Let's do a little comparison. I won't ask you how much time you spend with [lady-friend's] son, because he lives nearby and that's not a fair comparison. I won't ask you how often her daughter comes to visit you in Michigan, because, in fairness, we don't come to visit you (for very good reason, you must understand, given what is outlined above), so again, not a fair comparison. I have to ask, though, how often do you visit her daughter in Georgia? And how often to you visit her brother in Vegas? And when you visit, how much time do you spend with each? Why is that, [asshole FIL]? You know, don't answer that last question. I know why it is. [Zen Husband] knows why it is, too, though he often denies the truth that it is a fault in YOU by tricking himself into believing if he is good enough, funny enough, impressive enough, you'll love him enough to want to spend time with him. And it is heartbreaking to watch. You, of course, wouldn't understand, because you never have to see such heartache in him. That is, in fact, one of the reasons I'm writing. By avoiding your son, you get to fool yourself into believing things are well with the two of you. You get to fool yourself into believing the couple of stories you share when you actually do see him or speak to him and the few laughs you have mean you are doing right by him. Things aren't good. You're not doing right. And you know both. You can try to deny it, but look at the evidence, just the tiny bit of evidence, outlined here. And you're not going to be allowed to treat our son the same way. I won't see him hurt like I so often see [Zen Husband] hurt.

I'm well aware that you'll avoid this email. I'm well aware you'll not write back or address the issue head-on, so I won't even expect it. However, I will say that if you have any even fleeting thought of confronting the pain you've caused, don't bother writing me. You didn't hurt me (not directly, anyway, only by way of my family). Address it with your son or don't be surprised when the time comes that you find yourself without a son. You've already managed to find yourself without a grandson and that is by your own hand. Someday, [FIL], [Zen Husband] will grow out of the childish hopes he has for you. When that day comes, you'll lose him completely, not that you seem to care much.
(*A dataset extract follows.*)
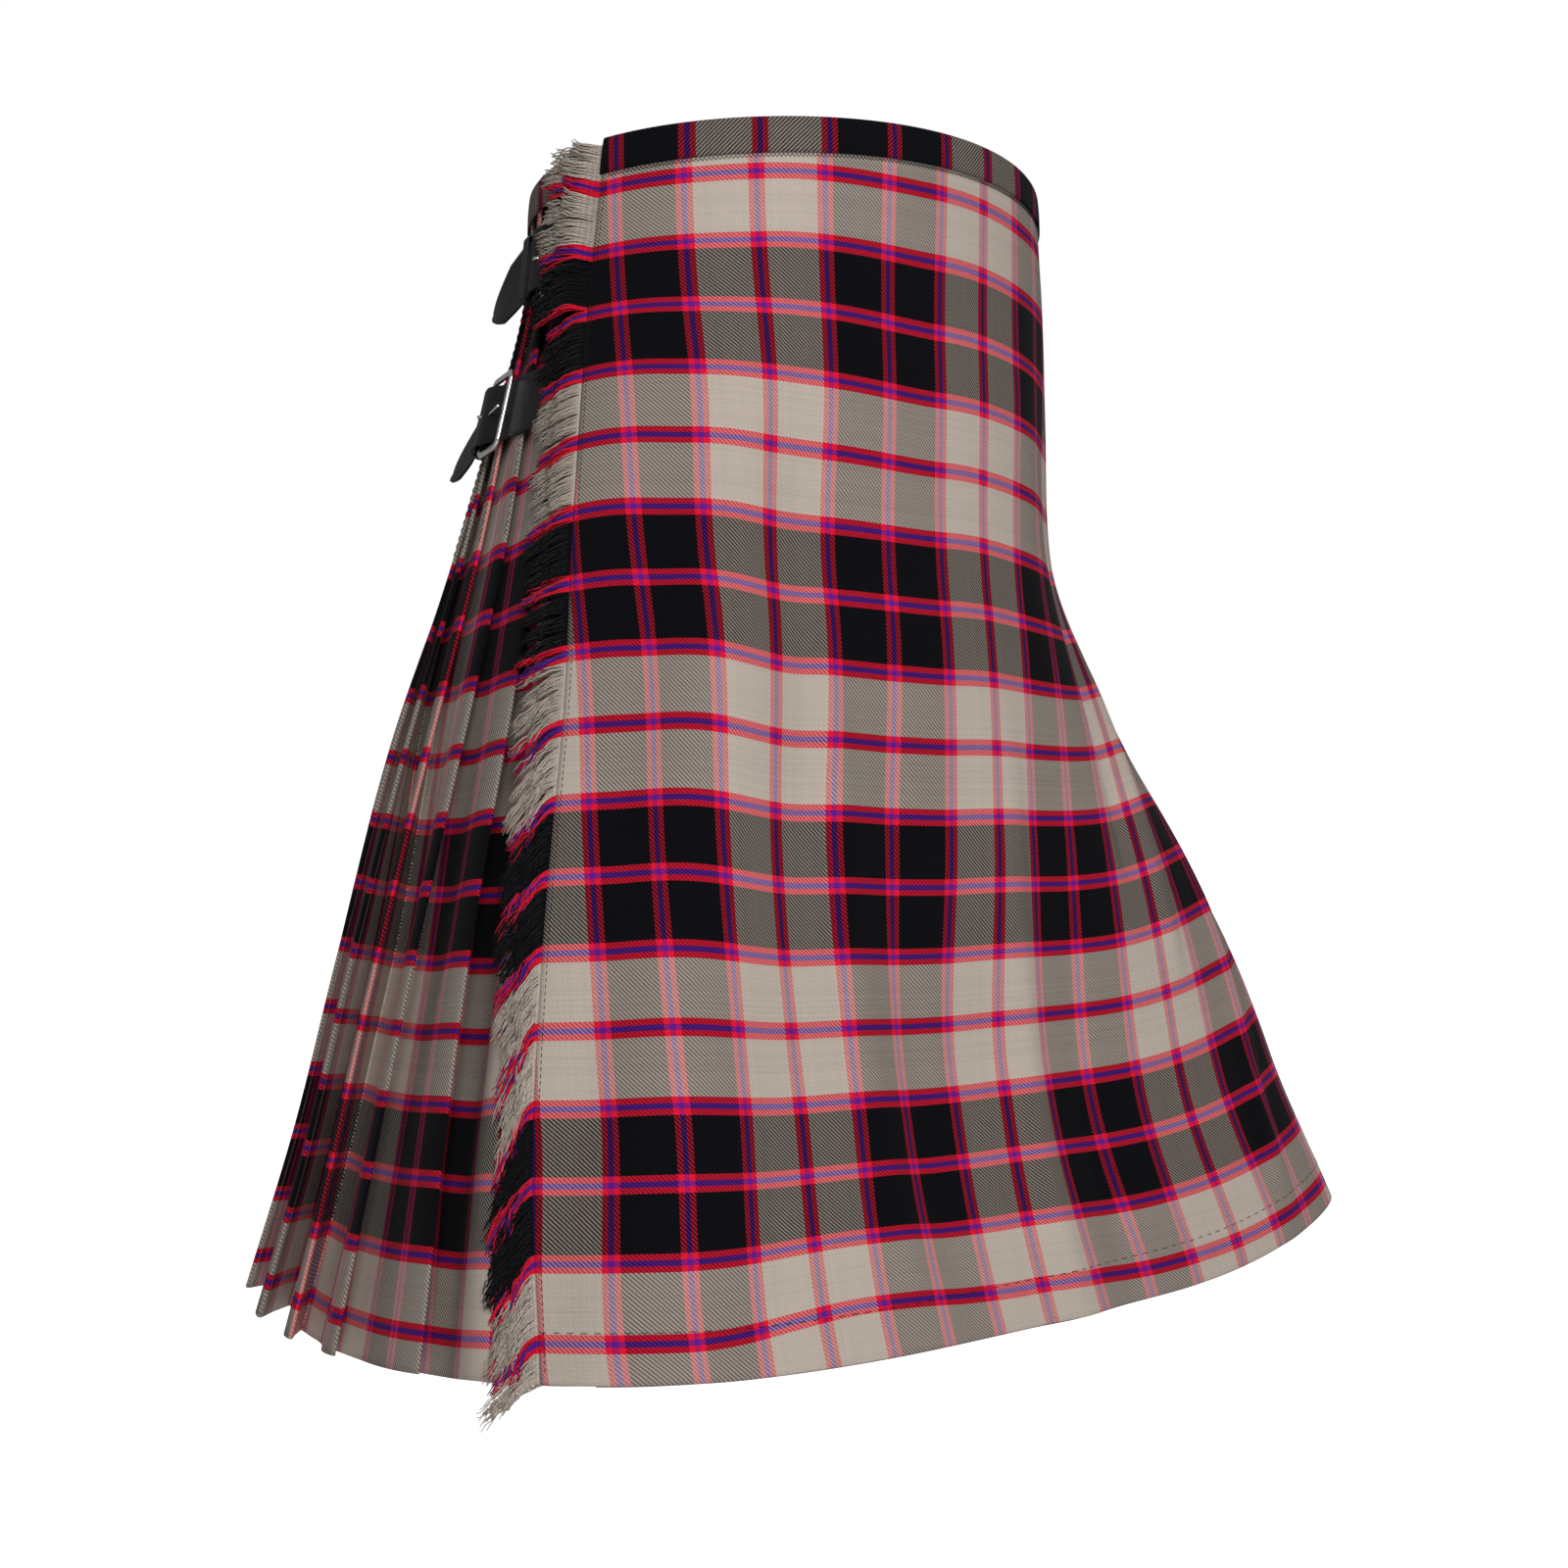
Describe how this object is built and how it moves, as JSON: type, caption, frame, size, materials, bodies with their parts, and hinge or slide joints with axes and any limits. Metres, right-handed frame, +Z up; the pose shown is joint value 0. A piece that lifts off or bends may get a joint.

Consider it all, [FIL]. Take it in. Search your soul. And ask yourself: If [Zen Husband] were the kind of dad and grandpa that I am, what would I think?

[Zen Mama]


  1. As much as this situation sucks, there is a good learning opportunity in here for Zen Son; never force anyone to try to be/do something they aren't, and if someone doesn't want to care about you and treat you with respect, then no need to waste time trying.

  2. I don't even contact our dad anymore. He saw child one for an hour as an infant, child two for an hour as an infant. Has never asked to meet the 3rd. He doesn't ask for pictures. The few (one a year or less, usually when he needs something) times we speak he does not ask about them. I tried to take them over once and he told me he was too busy washing his car. So I tell my kids that some people enjoy the company of others, and some don't. That it's his loss. And that we will go visit grandma and people who want to see us instead :-)

  3. I understand your feeling. I've been there before. That's how I know that all you can do is forgive. You say you're not hurt but clearly you are. Move on. Forgive. Don't hold him to any of your expectations. You know what they say, "expectations are just premeditated disappointments."